Some specific numbers relating to what the IRS is seeing for phishing and malware incidents combined:

  • There were 1,026 incidents reported in January, up from 254 from a year earlier.
  • The trend continued in February, nearly doubling the reported number of incidents compared to a year ago.
  • In all, 363 incidents were reported from 1-16 February, compared to the 201 incidents reported for the entire month of February 2015.
  • This year’s 1,389 incidents have already topped the 2014 yearly total of 1,361, and they’re halfway to matching the 2015 total of 2,748.

The IRS says that software companies, tax pros and state revenue departments have seen variations in the schemes, including phishing scams going after their online credentials to IRS services such as the IRS Tax Professional PTIN System.

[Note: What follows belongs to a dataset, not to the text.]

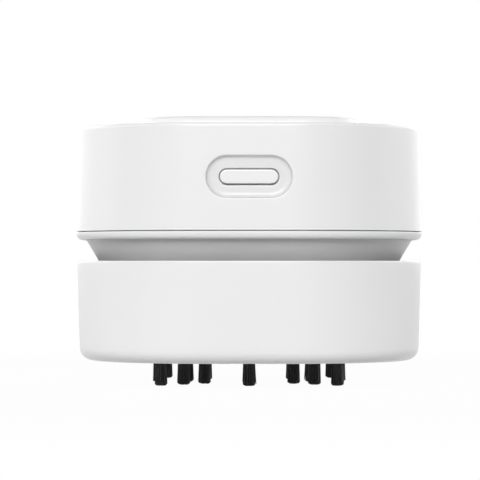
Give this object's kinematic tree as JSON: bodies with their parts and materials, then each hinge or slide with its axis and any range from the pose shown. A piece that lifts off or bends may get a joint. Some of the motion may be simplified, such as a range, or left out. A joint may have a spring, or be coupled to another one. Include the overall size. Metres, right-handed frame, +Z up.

We’ve also seen multiple versions of refund fraud in recent years, including automated attacks from crooks who’ve gone out of their way to get access to innocent users’ online tax submission accounts.

In May 2015, crooks used an online IRS system called Get Transcript to probe for taxpayers’ personal information that they could then use in refund fraud.

That system didn’t actually have anything to do with the system used to file taxes or get refunds. Rather, it was a reference portal used for retrieving returns from past years.

But that’s just what crooks needed to file fraudulent returns for this year.

They struck again with that type of attack a few weeks ago, with a PIN-stealing attack on the IRS that affected 100,000 taxpayers.

This time, the crooks used a list of known SSNs to try to get access to the IRS’s Get My Electronic Filing PIN portal.

How to spot tax phishers

If you get an unsolicited message that’s purportedly from the IRS or an associated organization, be suspicious.

The IRS generally doesn’t initiate contact with taxpayers by email, text or social media to request personal or financial information, the agency stressed.

These official-looking electronic communications often ask taxpayers to update important information by clicking on a link. Those links may be masked to appear like they’re linked to official pages, but they’re just heading for trouble. Don’t click on them.

These are some of the subject lines and requests the IRS is seeing in these scams:

  • Confirm your personal information.
  • Get my IP PIN.
  • Get my E-file PIN.
  • Order a transcript.
  • Complete your tax return information.
  • Variations about people’s tax refunds.
  • Update your filing details, which can include references to W-2.

You can report these scams by sending the messages to phishing@irs.gov.

Image of Phishing courtesy of Shutterstock.com

4 Comments

Well/placed commonsensical warning HOWEVER the headline is very misleading, rather like the worst British tabloid journalism. Do the math!!! How many reports are involved. Look at the actual numbers, not some explosive misleading percentage figure. Second, if you like percentages, what is the percentage of actual returns filed during the same period. In brief, the warning about any hacking and phishing is welcome, but don’t get silly!

I think the headline is perfectly reasonable. The IRS did indeed “report a 400% increase,” as you will see if you read the report we link to. It’s in the IRS’s very first sentence, in fact.

Remember that the “%” sign means simply “/100” (that’s where the stroke and the little zeros in the ligature come from, by the way), so 400% is the same as writing 4, and “a 400% increase” is the same as writing “four times as many”. And that’s indeed what the arithmetic (it’s not really mathematics) suggests: 1024 reports in January compared to 254 a year ago, and 1024/254 is just a shade over 4. That’s “four times as many.”

Similarly, six weeks in 2016 has given 1389 incidents, which is about 230/week. 52 weeks in 2015 produced 2748, about 50 per week. Which is just over “a 400% increase.” For what it’s worth, 2015’s total incidents showed a 200% increase over 2014.

I get your point that the percentage of all returns filed in January this year may end up higher than last year, thus front-loading the fraud attempts, but I think that the “fourfold increase” is a reasonable claim for the IRS to have made, and for us to have reported that it made, if you look at the actual numbers.